ARGUMENTS IN FAVOUR OF A FUTURE STATE.

PORTEUS.

IF we admit that this life is the whole of our being, what a strange and unaccountable scene of things presents itself! We have in that case an active principle within us, which has every imaginable appearance of being distinct from the body, immaterial, indiscerptible, and indissoluble; yet it turns out to be nothing more than mere matter, endued with qualities diametrically opposite to its most essential properties; it is dissolved with the body, and loses all sensation, consciousness, and reflection, for ever in the grave.

We are evidently distinguished from, and raised above, the brutes, by a variety of astonishing faculties and powers, which seem plainly designed for some nobler scene of action than this; yet, with the brutes we perish, and all the rich endowments of our minds are wasted on us to no purpose.

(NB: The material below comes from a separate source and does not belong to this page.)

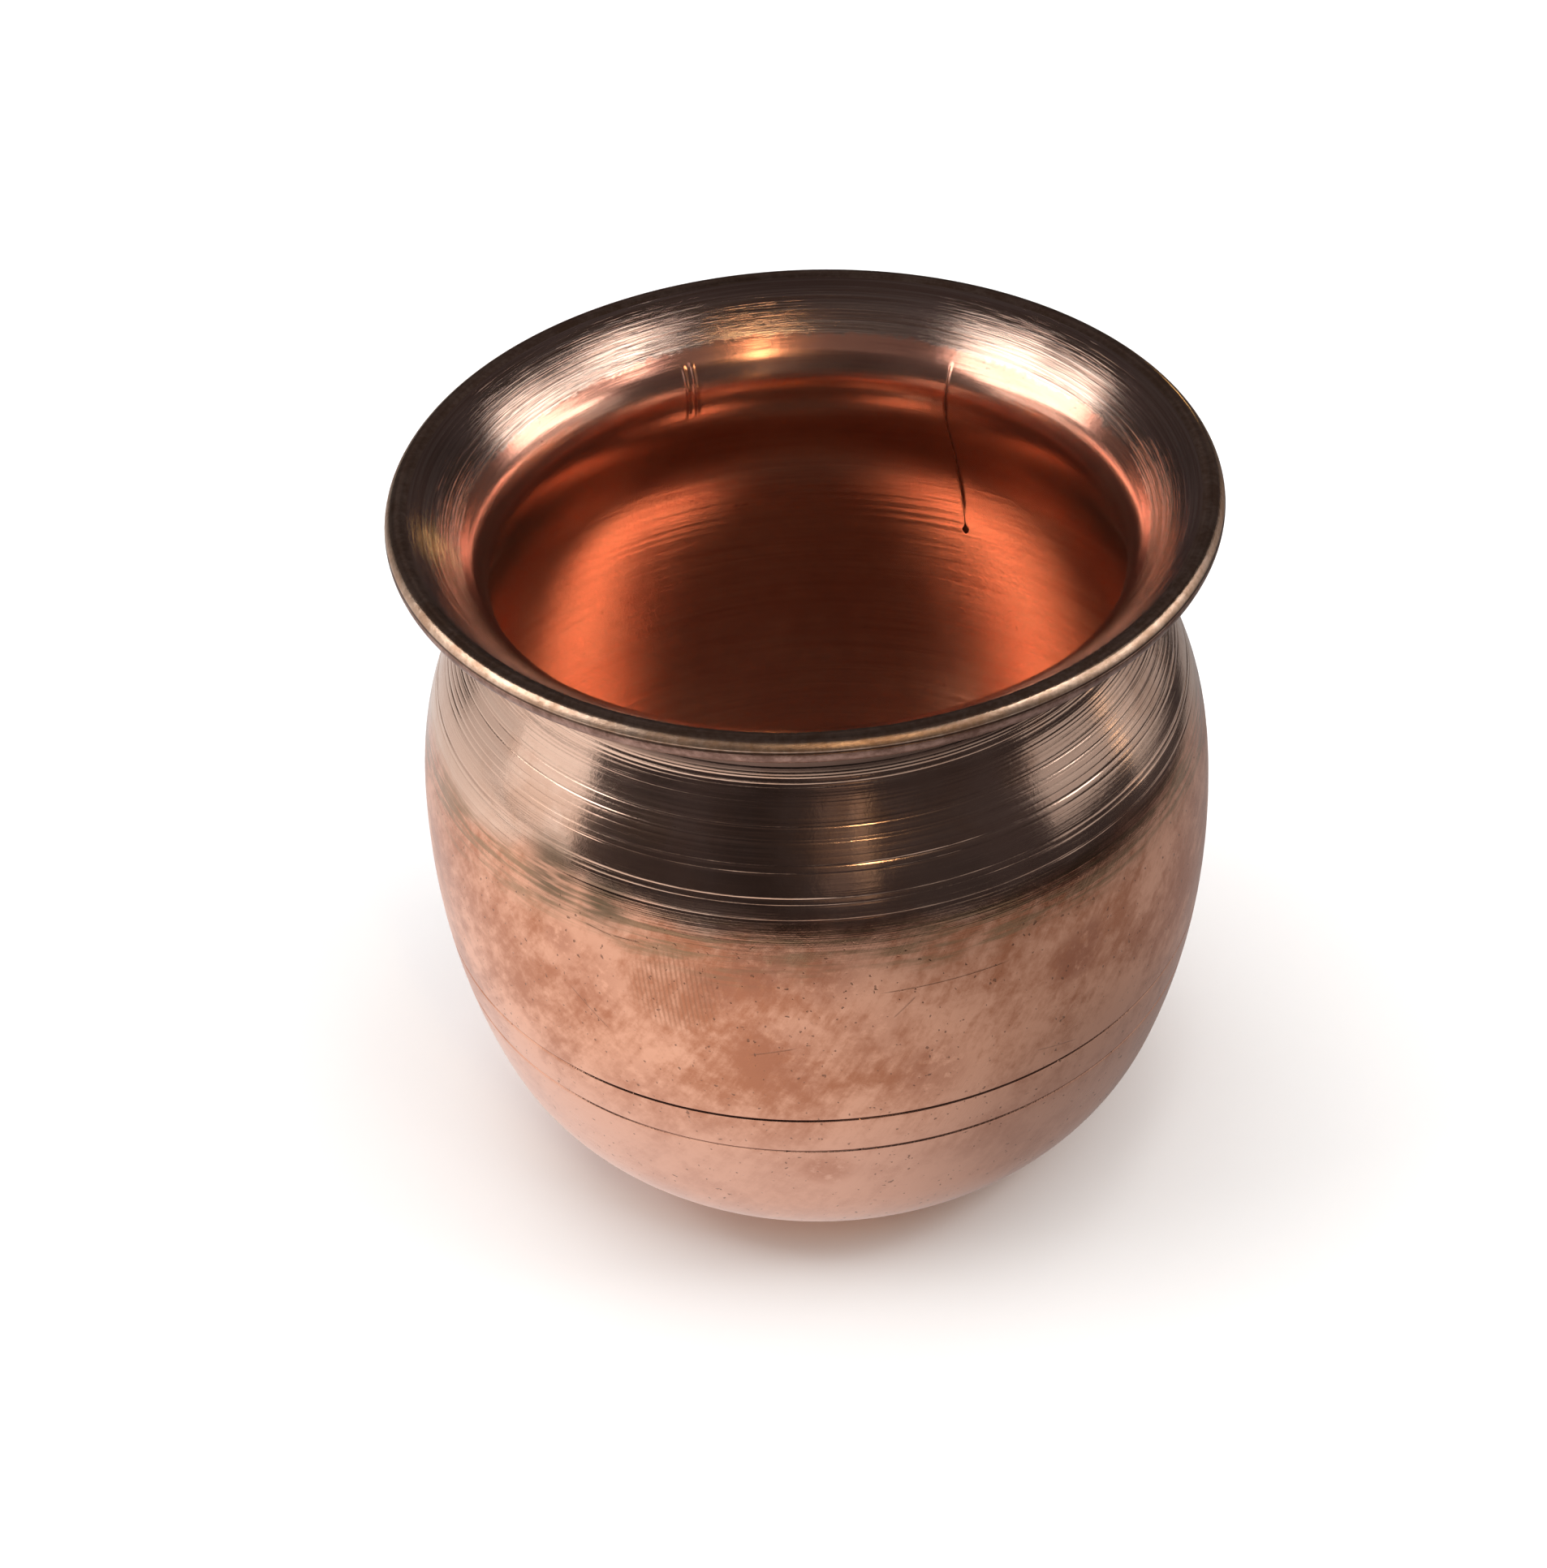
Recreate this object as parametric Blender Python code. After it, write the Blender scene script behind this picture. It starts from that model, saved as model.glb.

We are daily making advances both in knowledge and virtue; we have a large field of improve

ment, both moral and intellectual, before our eyes; yet, in the very midst of our progress, we are stopped short by the hand of death, and never reach that state of perfection, of which we seem capable, and which we ardently desire.

We are formed with ideas and expectations of happiness, which are everlastingly disappointed; with a thirst of future fame, of which we shall never be conscious; with a passionate longing for immortality, which was never meant to be gratified.

Every part of our constitution shews that we are accountable for our conduct, every remorse of conscience is a proof that we are so: there is a Superior, who has given us a rule to walk by, who has a right to enquire whether we have conformed to that rule; yet that enquiry is never made,

The world in which we are placed, is one continued scene of probation. We appear to be sent into it with no other view but to shew how we can behave, under all that variety of difficult and distressful circumstances into which, by one means or other, we are continually thrown; yet our behaviour passes totally unregarded. We perform our parts, but the Judge who has tried us forgets to perform his. Our trial is finished, and no consequences follow; no sentence is pronounced; we are neither rewarded for having acted well, nor punished for having acted ill.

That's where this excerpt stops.